Dita intrecciate, batticuore e speranza, occhi fissi sui sondaggi segreti. Ma anche parecchia paura: tanta da aver convinto il presidente del consiglio, giovedì, a sacrificare il viaggio a Davos per mettere a punto almeno un primo piano di battaglia ove le cose, in Emilia-Romagna, non dovessero andare come auspicato. Il primo passo è già stato fatto. La corsa affannosa per varare subito il dl sul cuneo fiscale neppure prova a mascherare le finalità elettorali, anche perché sarebbe impossibile. Il secondo arriverà la settimana prossima ma la decisione, salvo improbabili ripensamenti, è presa: il referendum confermativo della riforma costituzionale con il taglio dei parlamentari si terrà ad aprile, in anticipo rispetto alle previsioni.
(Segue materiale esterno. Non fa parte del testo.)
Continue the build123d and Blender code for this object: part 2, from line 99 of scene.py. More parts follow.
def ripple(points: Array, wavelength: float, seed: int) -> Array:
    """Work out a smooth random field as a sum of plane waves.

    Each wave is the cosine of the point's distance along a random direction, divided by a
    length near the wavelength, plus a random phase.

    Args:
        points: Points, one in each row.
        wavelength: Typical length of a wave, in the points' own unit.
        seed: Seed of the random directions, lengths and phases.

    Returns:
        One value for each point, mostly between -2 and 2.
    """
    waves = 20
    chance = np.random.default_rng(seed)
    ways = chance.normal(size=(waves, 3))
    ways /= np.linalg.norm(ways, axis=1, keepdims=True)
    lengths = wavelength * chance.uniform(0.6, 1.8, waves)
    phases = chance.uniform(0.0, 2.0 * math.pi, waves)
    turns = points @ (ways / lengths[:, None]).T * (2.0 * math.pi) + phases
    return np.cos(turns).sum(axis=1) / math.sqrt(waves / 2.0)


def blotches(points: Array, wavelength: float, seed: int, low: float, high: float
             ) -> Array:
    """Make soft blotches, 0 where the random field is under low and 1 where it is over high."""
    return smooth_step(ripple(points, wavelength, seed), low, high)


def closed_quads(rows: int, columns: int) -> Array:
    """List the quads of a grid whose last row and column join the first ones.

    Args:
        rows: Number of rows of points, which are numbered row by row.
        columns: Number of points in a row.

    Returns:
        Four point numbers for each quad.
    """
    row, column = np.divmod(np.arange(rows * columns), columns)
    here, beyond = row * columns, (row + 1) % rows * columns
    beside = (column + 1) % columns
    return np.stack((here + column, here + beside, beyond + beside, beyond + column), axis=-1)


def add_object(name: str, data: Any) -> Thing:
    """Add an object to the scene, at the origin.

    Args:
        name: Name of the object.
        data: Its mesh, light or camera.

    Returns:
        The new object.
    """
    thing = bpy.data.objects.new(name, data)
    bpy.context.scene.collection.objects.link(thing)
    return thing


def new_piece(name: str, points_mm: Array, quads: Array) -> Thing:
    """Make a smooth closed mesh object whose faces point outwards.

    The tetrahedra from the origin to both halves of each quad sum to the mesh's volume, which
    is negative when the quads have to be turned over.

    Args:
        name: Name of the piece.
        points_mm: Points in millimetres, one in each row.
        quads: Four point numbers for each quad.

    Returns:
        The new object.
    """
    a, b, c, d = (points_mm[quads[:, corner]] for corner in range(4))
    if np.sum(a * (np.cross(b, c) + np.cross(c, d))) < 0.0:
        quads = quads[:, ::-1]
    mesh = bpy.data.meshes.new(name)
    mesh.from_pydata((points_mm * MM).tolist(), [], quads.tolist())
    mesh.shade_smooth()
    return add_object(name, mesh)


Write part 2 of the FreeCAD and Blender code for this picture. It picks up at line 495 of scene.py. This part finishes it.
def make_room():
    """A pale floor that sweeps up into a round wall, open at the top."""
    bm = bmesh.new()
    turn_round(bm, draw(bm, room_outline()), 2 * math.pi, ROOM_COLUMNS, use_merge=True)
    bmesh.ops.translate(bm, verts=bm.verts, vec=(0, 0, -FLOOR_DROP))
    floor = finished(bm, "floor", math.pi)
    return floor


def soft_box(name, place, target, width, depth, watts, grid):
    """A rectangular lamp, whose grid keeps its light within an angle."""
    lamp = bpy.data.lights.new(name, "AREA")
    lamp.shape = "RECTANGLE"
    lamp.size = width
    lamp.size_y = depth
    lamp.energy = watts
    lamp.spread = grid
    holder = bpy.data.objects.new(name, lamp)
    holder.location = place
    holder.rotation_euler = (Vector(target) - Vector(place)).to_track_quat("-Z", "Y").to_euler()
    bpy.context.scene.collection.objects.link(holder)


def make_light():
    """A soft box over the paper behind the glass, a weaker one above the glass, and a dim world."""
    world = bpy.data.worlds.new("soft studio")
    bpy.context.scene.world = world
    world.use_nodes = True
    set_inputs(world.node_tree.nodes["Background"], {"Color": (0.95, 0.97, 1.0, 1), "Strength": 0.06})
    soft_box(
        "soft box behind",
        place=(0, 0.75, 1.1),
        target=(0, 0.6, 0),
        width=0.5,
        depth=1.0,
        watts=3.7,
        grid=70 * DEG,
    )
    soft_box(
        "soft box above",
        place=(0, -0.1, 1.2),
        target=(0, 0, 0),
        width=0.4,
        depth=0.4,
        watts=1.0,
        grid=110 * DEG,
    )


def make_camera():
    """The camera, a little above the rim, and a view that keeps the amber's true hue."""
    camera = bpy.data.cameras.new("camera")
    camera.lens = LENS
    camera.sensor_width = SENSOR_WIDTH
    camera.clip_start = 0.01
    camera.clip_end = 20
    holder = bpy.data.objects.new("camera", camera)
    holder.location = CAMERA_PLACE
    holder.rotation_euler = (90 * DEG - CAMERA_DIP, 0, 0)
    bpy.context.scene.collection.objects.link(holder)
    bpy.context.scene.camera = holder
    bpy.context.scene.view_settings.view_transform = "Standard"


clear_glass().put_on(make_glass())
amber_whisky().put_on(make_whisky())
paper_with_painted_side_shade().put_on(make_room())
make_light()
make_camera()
«NON AVREBBE SENSO procrastinare», fanno filtrare dalla maggioranza e in apparenza l’accelerazione restringe i margini di sicurezza legati al referendum imminente. In realtà stringere i tempi allontana la tentazione di provocare la crisi e sciogliere le camere prima che la prova sia celebrata, in modo da andare al voto senza il taglio di 345 parlamentari e potendo quindi contare su una rappresentanza parlamentare più folta. L’accelerazione è un’ulteriore clausola di garanzia, che rende più certa la possibilità di avere a disposizione alcuni mesi di respiro per impostare la controffensiva, se domani arriverà la batosta.

SOLO CHE QUEL TEMPO, per risultare di qualche utilità, dovrebbe essere proficuamente impegnato. Dovrebbe cioè essere utilizzato per mettere in cantiere un’iniziativa politica e programmatica impressionante, tale da sovvertire i pronostici per le regionali di primavera, che una sconfitta in Emilia renderebbe più che infausti. Il progetto, ambiziosissimo, si dovrebbe articolare su tre fronti. Il primo, già annunciato ma che dovrebbe essere affrontato subito e con un vigore sin qui ignoto, è quello di una gigantesca riforma fiscale. Il secondo è quello dell’occupazione, soprattutto giovanile. L’ultimo, che in realtà figura in testa all’agenda di governo sin dalle riunioni preparatorie della nuova maggioranza in agosto, è la svolta verde, il «green new deal».

Resta da vedere quanto un disegno del genere sia, oltre che auspicabile, praticabile. Anche solo per provarci, infatti, sarebbe necessaria una maggioranza coesa, vincolata da un’intesa non fragile e transitoria ma ferrea e strategica. C’è chi spera che le elezioni di domani regalino comunque lo sprint necessario: se vinte in Emilia-Romagna da Stefano Bonaccini perché ci sarebbe un effetto galvanizzante sul governo e perché il Pd, forte di un successo ottenuto nonostante l’assenza dei 5S, sarebbe in grado di imporre il proprio indirizzo; se invece vinte da Salvini perché la paura sferzerebbe tutti costringendoli a fare di necessità virtù.

PERÒ LA SCONFITTA renderebbe, sì, più urgente ripartire con un’azione di governo infinitamente più incisiva di quanto non sia stata sinora, ma aumenterebbe anche tutte le difficoltà. A fronte di un Pd in ginocchio, guidato da un segretario azzoppato, e di un Movimento 5 Stelle nel caos, Matteo Renzi, ad esempio, punterebbe i piedi per bloccare il progetto di riforma fiscale basato sull’assoluta progressività, al quale si è già detto contrario. Chiederebbe non solo una sterzata nella politica economica ma anche il ricambio del timoniere, la sostituzione di Giuseppe Conte con un esponente del Pd da lui stesso suggerito, probabilmente Dario Franceschini.

I 5 STELLE, A LORO VOLTA, saranno certamente pressati dal risultato della lista in Emilia, prevedibilmente desolante, in direzione di un’alleanza stabile e strategica con il Pd, e se non basteranno gli esiti delle urne ci penserà il Pd stesso a martellare. Ma non è affatto detto che la «spintarella» non produca anche effetti uguali e contrari, moltiplicando il tasso di ingovernabilità del Movimento. Proprio quel che Conte già considera il problema principale della sua maggioranza e per questo, giovedì, avrebbe passato buona parte della giornata parlando al telefono con un po’ tutti i capibastone veri o presunti di un partito acefalo.
In un quadro simile, l’ipotesi più temibile ma anche più probabile, se Stefano Bonaccini non sarà più governatore, è che la decisione del governo di resistere comunque si traduca in paralisi. In rinvio permanente.